Dataset content:

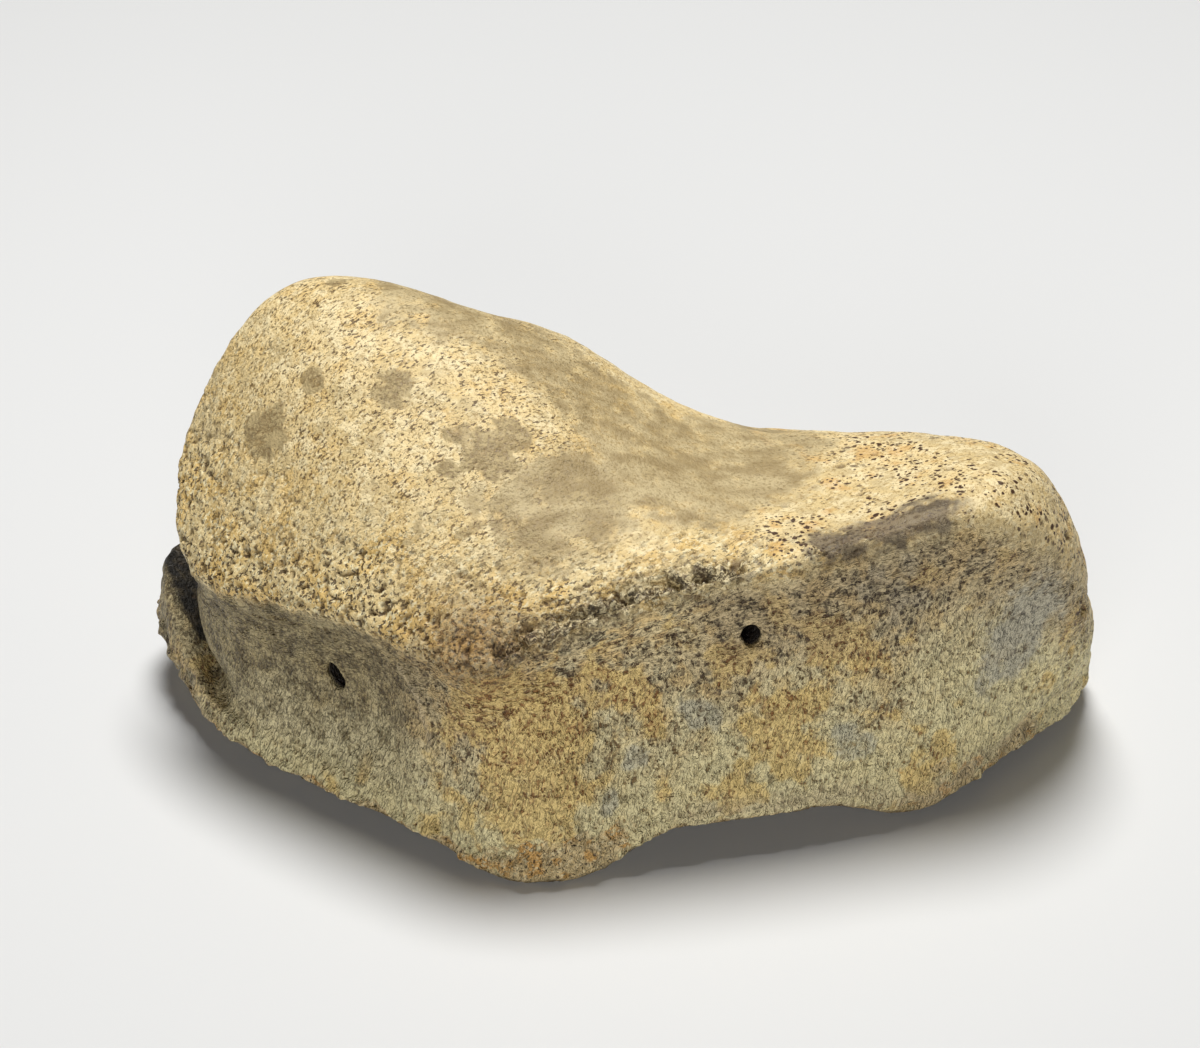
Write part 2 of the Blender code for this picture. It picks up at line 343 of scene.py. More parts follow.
points = evened(read_points(), np.ones(count), EVEN_ROUNDS)
compass = np.degrees(np.arctan2(points[:, 1], points[:, 0])) % 360
below_face = joint_face(points[:, 0], points[:, 1]) - points[:, 2]
round_edge = sum(arched(compass, stretch) for stretch in ROUND_STRETCHES)
points = evened(points, round_edge * hump(below_face - ROUND_DEPTH, ROUND_WIDTH), WORN_ROUNDS)
write_points(points)

# Each point of the surface is told by its compass, its level on the wall (0 at the rim, 1 under the lip), its
# depth under the joint face and how far in from the lip it lies. The zones of the bone come from these. A
# stretch along the lip or the rim is its strength, its first and last compass, and its softness.
RIGHT_END = (1.0, 282, 374, 20)
LIP_STRETCHES = ((1.0, 155, 282, 20), (0.9, 282, 306, 16), (0.35, 330, 360, 24))
FACE_EDGE, WORN_SPREAD, FACE_LEVEL = (0.9, 2.6), (-0.6, 2.4), (0.45, 0.75)
UNDERSIDE_FACING, UNDERSIDE_HEIGHT = (0.35, 0.8), (8.5, 10)
HIGH_CONDYLE, LOW_CONDYLE, COARSE_WIDTH = (0, 9), (5, 13), (0.5, 12.0)
# what makes a number for each cell of a grid out of the cell's place
CELL_PRIMES, SEED_PRIME, LARGEST = (73856093, 19349663, 83492791), 2654435761, 0xFFFFFFFF
SCRAMBLES = ((16, 0x7FEB352D), (15, 0x846CA68B), (16, 1))
SEED_STEP = 7


def hashed(cell, seed):
    """A number from 0 to 1 for each cell of a grid, the same in every run."""
    x, y, z = (place * prime for place, prime in zip(cell, CELL_PRIMES))
    number = ((x ^ y ^ z ^ seed * SEED_PRIME) & LARGEST).astype(np.uint32)
    for shift, factor in SCRAMBLES:
        number ^= number >> shift
        number *= np.uint32(factor)
    return number / LARGEST


def lumps(points, size, seed):
    """Smooth lumps and dips about size across, mostly between -1 and 1."""
    place = points / size
    base = np.floor(place).astype(np.int64)
    inside = place - base
    blend = inside**3 * (inside * (inside * 6 - 15) + 10)
    total = np.zeros(len(points))
    for corner in itertools.product((0, 1), repeat=3):
        cell = (base + corner).T
        away = inside - corner
        slope = sum(away[:, axis] * (2 * hashed(cell, SEED_STEP * seed + axis) - 1) for axis in range(3))
        total += slope * np.prod(np.where(corner, blend, 1 - blend), axis=1)
    return 2 * total


def read_normals():
    flat = np.empty(count * 3)
    skin.vertex_normals.foreach_get("vector", flat)
    return flat.reshape(-1, 3)


normals = read_normals()
x, y, z = points.T
compass = np.degrees(np.arctan2(y, x)) % 360
foot = rim_edge(compass, 1)[1]
level = (z - foot) / (lip_bottom(compass) - foot)
below_face = joint_face(x, y) - z
inset = lip_reach(compass) - np.hypot(x, y)
along = climb(x, y)

wander = lumps(points, size=3.0, seed=1)
drift = lumps(points, size=7.0, seed=2)
ragged = 0.55 * lumps(points, size=1.6, seed=3) + 0.35 * lumps(points, size=0.7, seed=4)
worn_end = arched(compass, RIGHT_END)
face_start, face_end = (depth + spread * worn_end for depth, spread in zip(FACE_EDGE, WORN_SPREAD))
face = fade(below_face + 0.8 * ragged, face_start, face_end)
face *= ease(level, *FACE_LEVEL)
under = ease(-normals[:, 2], *UNDERSIDE_FACING) * fade(z, *UNDERSIDE_HEIGHT)
side = (1 - face) * (1 - under)
high_condyle = face * ease(along + 2 * drift, *HIGH_CONDYLE)
low_condyle = face * ease(-along + 1.5 * drift, *LOW_CONDYLE)
lip_band = sum(arched(compass, stretch) for stretch in LIP_STRETCHES)
coarse = face * np.clip(lip_band * fade(inset + 3 * drift + 1.5 * wander, *COARSE_WIDTH), 0, 1)

# The saddle is worn smooth and dull along its middle, and a patch on the sole side of it is painted as shade in
# the same dull tone.
SADDLE_LINE, SADDLE_REACH = ((-19, 18, 47), (-11, 12, 44), (-3, 3, 38), (5, -2, 35.5), (14, 3, 33)), (3.0, 10.0)
SHADE_LINE, SHADE_REACH = ((-13, -11, 37), (-5, -9, 36.5), (3, -8, 35), (12, -4, 32.5)), (2.0, 9.0)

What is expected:
Exactly as written, please reproduce the lines from the first line of the data to the line containing "write_points(points)", inclusive, and nothing else.

Task response:
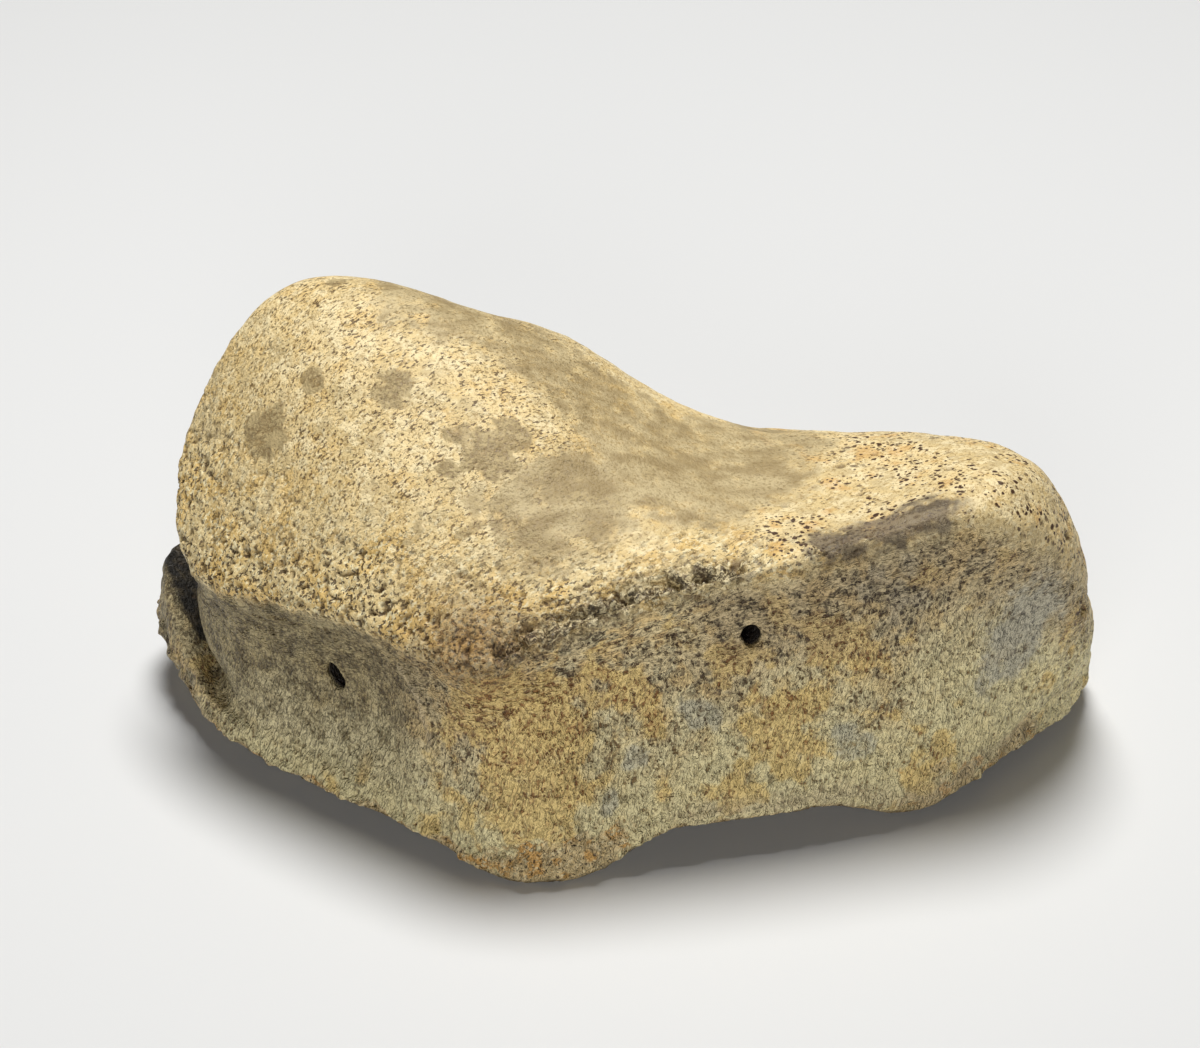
Write part 2 of the Blender code for this picture. It picks up at line 343 of scene.py. More parts follow.
points = evened(read_points(), np.ones(count), EVEN_ROUNDS)
compass = np.degrees(np.arctan2(points[:, 1], points[:, 0])) % 360
below_face = joint_face(points[:, 0], points[:, 1]) - points[:, 2]
round_edge = sum(arched(compass, stretch) for stretch in ROUND_STRETCHES)
points = evened(points, round_edge * hump(below_face - ROUND_DEPTH, ROUND_WIDTH), WORN_ROUNDS)
write_points(points)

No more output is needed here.